John Calvin: “There are two ways of resisting: the one, by warding off injuries through inoffensive conduct; the other, by retaliation. . . . The present subject is retaliation. To restrain his disciples from that kind of indulgence, he forbids them to render evil for evil. He afterwards extends the law of patience so far, that we are not only to bear patiently the injuries we have received, but to prepare for bearing fresh injuries. The sum of the whole admonition is, that believers should learn to forget the wrongs that have been done them, — that they should not, when injured, break out into hatred or ill-will, or wish to commit an injury on their part, — but that, the more the obstinacy and rage of wicked men was excited and inflamed, they should be the more fully disposed to exercise patience.”

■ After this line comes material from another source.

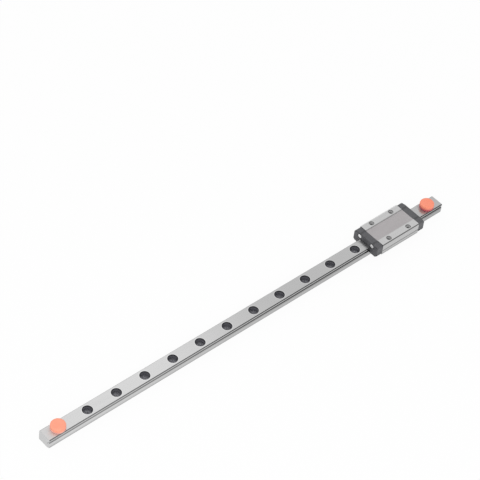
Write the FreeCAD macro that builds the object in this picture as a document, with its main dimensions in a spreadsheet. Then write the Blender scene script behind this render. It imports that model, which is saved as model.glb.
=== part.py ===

John Gill: “This is not to be understood of every sort of evil — not of the evil of sin, of bad actions, and false doctrines, which are to be opposed; nor of the evil one, Satan, who is to be resisted; but of an evil man, an injurious one, who has done us an injury. We must not render evil for evil, or repay him in the same way (see James 5:6). Not that a man is forbidden to lawfully defend himself, and endeavour to secure himself from injuries; or that he may not appear to the civil magistrate for redress of grievances; only that he is not to make use of private revenge. As if a man should pluck out one of his eyes, he must not in revenge pluck out one of his; or should he strike out one of his teeth, he must not use him in the same manner; but patiently bear the affront, or seek for satisfaction in another way.”

Matthew Henry: “The resisting of any ill attempt upon us, is here generally and expressly forbidden, and yet this does not repeal the law of self-preservation, and the care we are to take of our families; we may avoid evil, and may resist it, so far as is necessary to our own security; but we must not render evil for evil, must not bear a grudge, nor avenge ourselves, nor study to be even with those that have treated us unkindly, but we must go beyond them by forgiving them (Proverbs 20:22; 24:29; 25:21-22). The law of retaliation must be made consistent with the law of love: nor, if any have injured us, is our recompence in our own hands, but in the hands of God, to whose wrath we must give place; and sometimes in the hands of his vice-regents, where it is necessary for the preservation of the public peace; but it will not justify us in hurting our brother to say that he began, for it is the second blow that makes the quarrel; and when we were injured, we had an opportunity not to justify our injuring him, but to show ourselves the true disciples of Christ, by forgiving him.”

“Give to him that asketh thee, and from him that would borrow of thee turn not thou away.” (Matthew 5:42)

Charles Ellicott: “Here again our Lord teaches us by the method of a seeming paradox, and enforces a principle binding upon every one in the form of a rule which in its letter is binding upon no man. Were we to give to all men what they ask, we should in many cases be cursing, not blessing, them with our gifts. Not so does our Father give us what we ask in prayer; not so did Christ grant the prayers of His disciples. That which the words really teach as the ideal of the perfect life which we ought to aim at, is the loving and the giving temper that sees in every request made to us the expression of a want of some kind, which we are to consider as a call to thoughtful inquiry how best to meet the want, giving what is asked for if we honestly believe that it is really for the good of him who asks, giving something else if that would seem to be really better for him. Rightly understood, the words do not bid us idly give alms to the idle or the impostor; and St. Paul’s rule, “If a man will not work, neither let him eat” (2 Thessalonians 3:10), is not a departure from the law of Christ, but its truest application and fulfilment.”